National Grid details response to ice storm
It’s a far cry from Unitil’s


By Lee Hammel TELEGRAM & GAZETTE STAFF
lhammel@telegram.com

WORCESTER —  The 12 National Grid officials who attended last night’s Department of Public Utilities hearing outnumbered the residents who wanted to testify about how well the electric company handled the ice storm last month.

It was a far cry from the hundreds upon hundreds of residents who showed up to complain about Unitil at two recent state DPU hearings in Fitchburg and Lunenburg. While the Fitchburg hearing stretched over eight hours, last night’s in Worcester City Hall lasted less than one hour.

National Grid Senior Vice President Christopher E. Root said that more than 99 percent of the 294,000 customers who were without electricity the first morning of the storm, Dec. 12, had it back Dec. 19. By contrast a 78-year-old Fitchburg woman said that she had been without power for 14 days, contradicting Unitil’s assertion that all customers had their power back in 12 days.

Jed M. Nosal, chief of the attorney general’s energy and telecommunications division, called National Grid’s response “robust.”

Kathleen Samborski of 7 Hancock Hill Road, one of only three Worcester residents to testify last night, complimented National Grid, saying that wherever she went in the city she saw line crews working to restore power.

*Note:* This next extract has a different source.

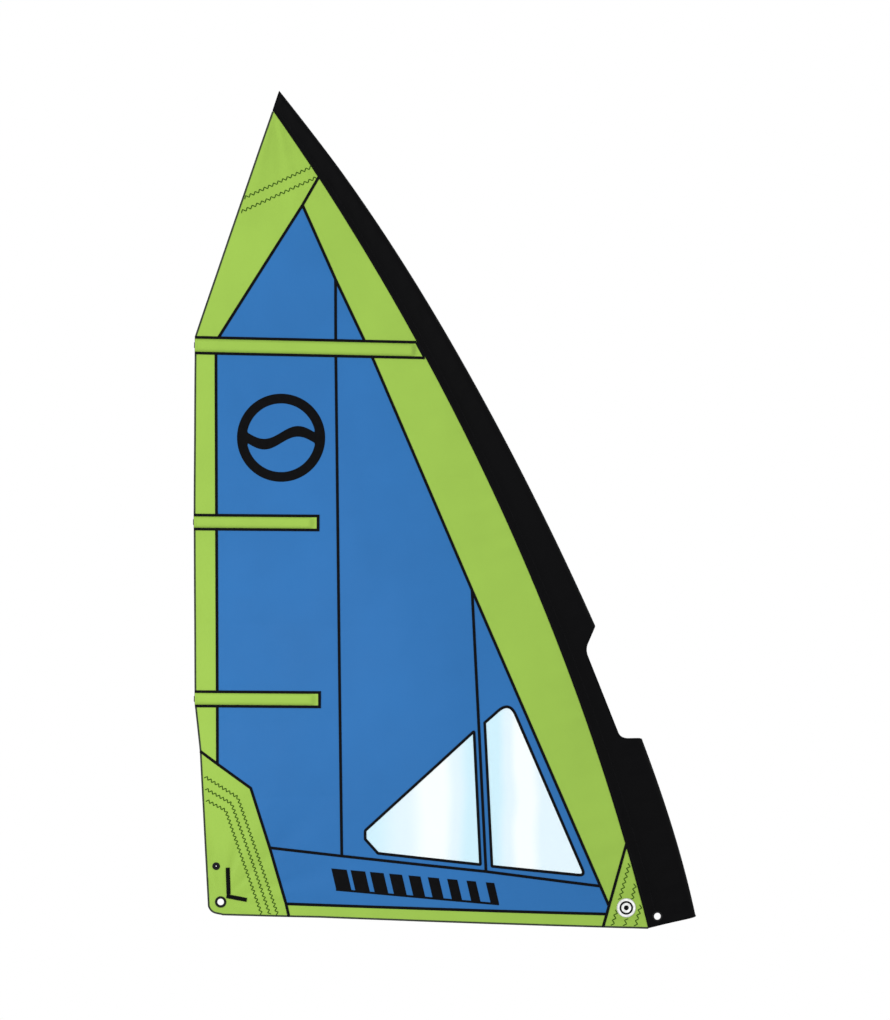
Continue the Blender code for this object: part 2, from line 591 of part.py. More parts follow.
# ------------------------------------------------------------------ the sail
def build():
    for ob in list(bpy.data.objects):
        bpy.data.objects.remove(ob, do_unlink=True)

    lt = crossing(LUFF_SEAM[1], LUFF_SEAM[2], POCKETS["top"][0], POCKETS["top"][1])
    vt = crossing(AFT_VERTICAL[0], AFT_VERTICAL[1], POCKETS["top"][0], POCKETS["top"][1])
    ht = crossing(HEAD_SEAM[1], HEAD_SEAM[2], POCKETS["top"][0], POCKETS["top"][1])
    kt = (LEECH_SEAM[0][0], pocket_line(LEECH_SEAM[0][0]))
    z_luff = pocket_line(seam_x(2.65))
    z_leech = POCKETS["top"][0][1]
    low_luff = crossing(LUFF_SEAM[3], LUFF_SEAM[4], TACK_SEAM[0], TACK_SEAM[1])
    strip_fore = crossing(STRIP_SEAM[0], STRIP_SEAM[1], TACK_SEAM[0], TACK_SEAM[1])

    # single-ply panels
    sheet("head_patch", sleeve_edge(3.748, HEAD_SEAM[0][1]) + HEAD_SEAM[:2] + [ht] + leech_edge(z_leech, 3.748), "green")
    sheet("luff_panel_upper", [HEAD_SEAM[0]] + sleeve_edge(HEAD_SEAM[0][1], z_luff) + [lt] + LUFF_SEAM[1::-1], "green")
    sheet("upper_panel_aft", [LUFF_SEAM[0], LUFF_SEAM[1], vt, ht], "blue")
    sheet("upper_panel_fore", [LUFF_SEAM[1], lt, vt], "blue")
    sheet("luff_panel_lower", [lt] + sleeve_edge(z_luff, TACK_SEAM[0][1]) + [TACK_SEAM[0], low_luff] + LUFF_SEAM[:1:-1], "green")
    sheet("leech_panel", leech_edge(z_leech, CLEW_SEAM[0][1]) + [CLEW_SEAM[1], kt], "green")
    sheet("body_panel_aft", [kt, vt, AFT_VERTICAL[2], CLEW_SEAM[3], CLEW_SEAM[2], CLEW_SEAM[1]], "blue")
    aft_hole, fore_hole = rounded(WINDOW_AFT), rounded(WINDOW_FORE)
    sheet("body_panel_middle", [vt, lt, LUFF_SEAM[2], LUFF_SEAM[3], FORE_VERTICAL[1], AFT_VERTICAL[2]], "blue", holes=[aft_hole])
    sheet("body_panel_fore", [LUFF_SEAM[3], LUFF_SEAM[4], FORE_VERTICAL[1]], "blue", holes=[fore_hole])
    sheet("foot_panel", FOOT_SEAM + [low_luff, strip_fore, STRIP_SEAM[0]], "blue")
    sheet("foot_strip", [STRIP_SEAM[0], strip_fore, TACK_SEAM[1]] + FOOT[2:0:-1], "green")
    clew_round = [(-2.2465, 0.052), (-2.236, 0.034), (-2.218, 0.022)]
    sheet("clew_patch", CLEW_SEAM + [FOOT[0]] + clew_round[::-1] + leech_edge(0.070, CLEW_SEAM[0][1])[:-1], "green",
          holes=[circle(CLEW_EYE[0], CLEW_EYE[1] + BARREL_WALL + 0.0004), circle(OUTHAUL_EYE[0], OUTHAUL_EYE[1] + BARREL_WALL + 0.0004, 16)])
    sheet("tack_patch", [TACK_SEAM[0], TACK_SEAM[1], FOOT[4], (FOOT[4][0] + TONGUE, FOOT[4][1] + 0.007)] + sleeve_edge(-0.030, TACK_SEAM[0][1]), "green")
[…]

Virginia Kingsbury of 88 Randolph Road complained, however, that her calls to National Grid were shunted from office to office without getting satisfactory answers. She wanted to know why the company took time out to send a crew to her home to disconnect the temporary connection installed by an electrician she paid for.

Mr. Root said National Grid made extensive preparation once the ice storm was predicted, shifting crews from Rhode Island to Massachusetts and having three employees line up crews from contractors and other utilities across the country to swell its usual complement of line crews to 900. He said that 33 transmission lines were knocked out by the storm, shutting off electricity in 146 of its 169 communities.

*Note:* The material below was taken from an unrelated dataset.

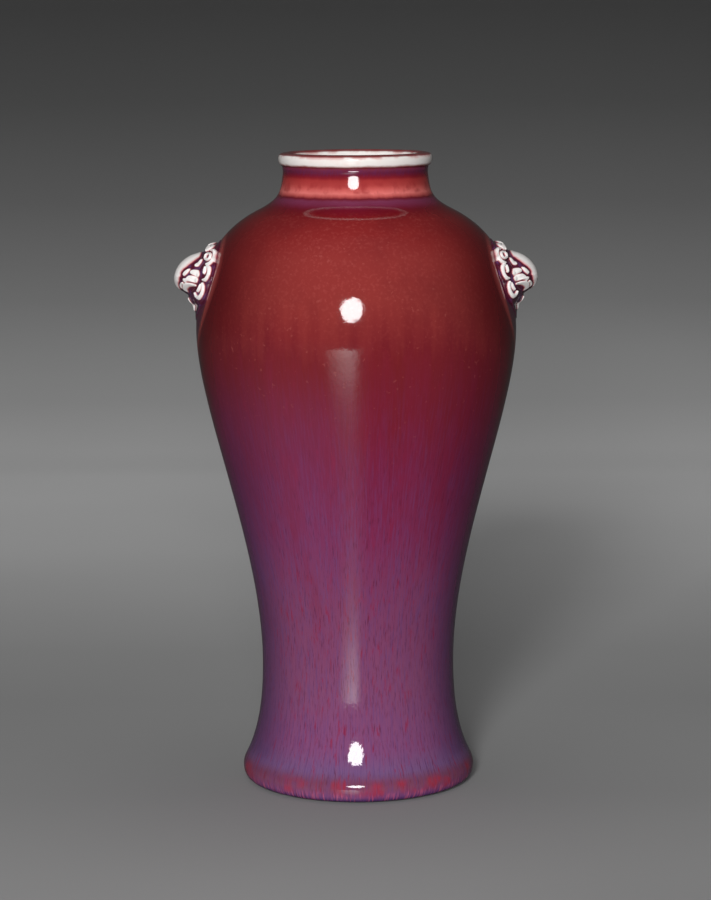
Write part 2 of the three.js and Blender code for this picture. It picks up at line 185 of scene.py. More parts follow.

Patrick R. Mehr, a member of the Lexington electric utility committee, raised questions about why the outages during the storm were so widespread. Mr. Mehr, who used to serve in the equivalent of the DPU in his native France, urged the DPU to examine the ordinary maintenance that investor-owned utilities put into their systems.

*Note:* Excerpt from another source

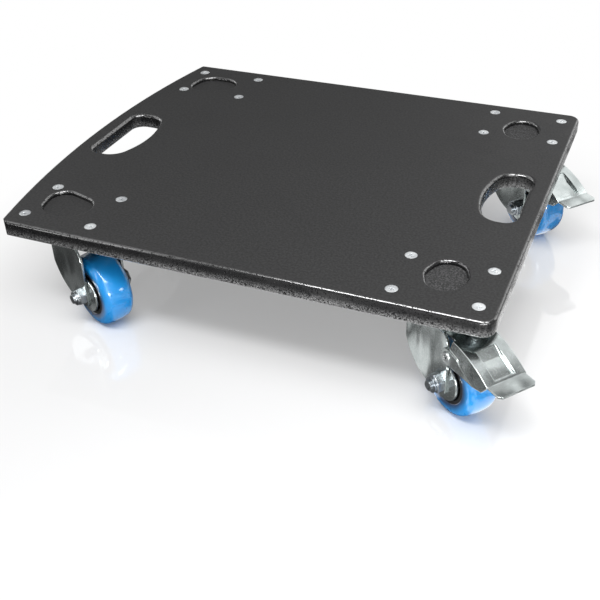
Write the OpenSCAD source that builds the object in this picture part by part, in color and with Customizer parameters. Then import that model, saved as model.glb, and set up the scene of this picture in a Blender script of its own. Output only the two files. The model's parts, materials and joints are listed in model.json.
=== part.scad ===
// Caster board: a rigid lacquered carrying board on four swivel casters.
// Origin: centre of the four swivel axes on the load face. +X runs along the
// board, +Y to its back, +Z up. All sizes are in millimetres.

/* [Board] */
// Thickness of the board
deck_t = 18; // [16:0.5:20]
// Distance between the swivel axes along the board
axis_x = 400; // [390:1:415]
// Distance between the swivel axes across the board
axis_y = 347.5; // [340:0.5:352]
// Overhang of the straight end past the swivel axes
end_margin = 59; // [57:0.5:64]
// Overhang of the long edges past the swivel axes
side_margin = 52.25; // [50:0.25:58]
// Overhang of the bowed end at its middle
bow_margin = 79; // [76:0.5:84]
// Rise of the bowed end over the width of the board
bow_rise = 24; // [18:0.5:28]
// Radius of the board's corners in plan
corner_r = 13; // [10:0.5:18]
// Round-over along the board's edges
edge_r = 3.5; // [2:0.25:4]

/* [Handle holes] */
// Length of the bowed end's handle hole
bow_hole_l = 108; // [100:1:116]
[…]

He said that seven municipal electric systems examined by his town’s electric utility committee have an average of one lineman per 2,500 customers compared to 1 for 7,000 customers used by NSTAR, which serves Lexington. The municipal systems manage to do that while charging their customers less, Mr. Mehr said.

He said the rates charged in 2008 by Unitil for 500 kilowatt hours is $105, with NSTAR charging $100, National Grid charging $87, and the municipal systems charging an average of $69. He said private companies pay exorbitant salaries — he listed five NSTAR officials paid from $1.3 million to $9.7 million in 2007 — and need to make a profit to pay to investors.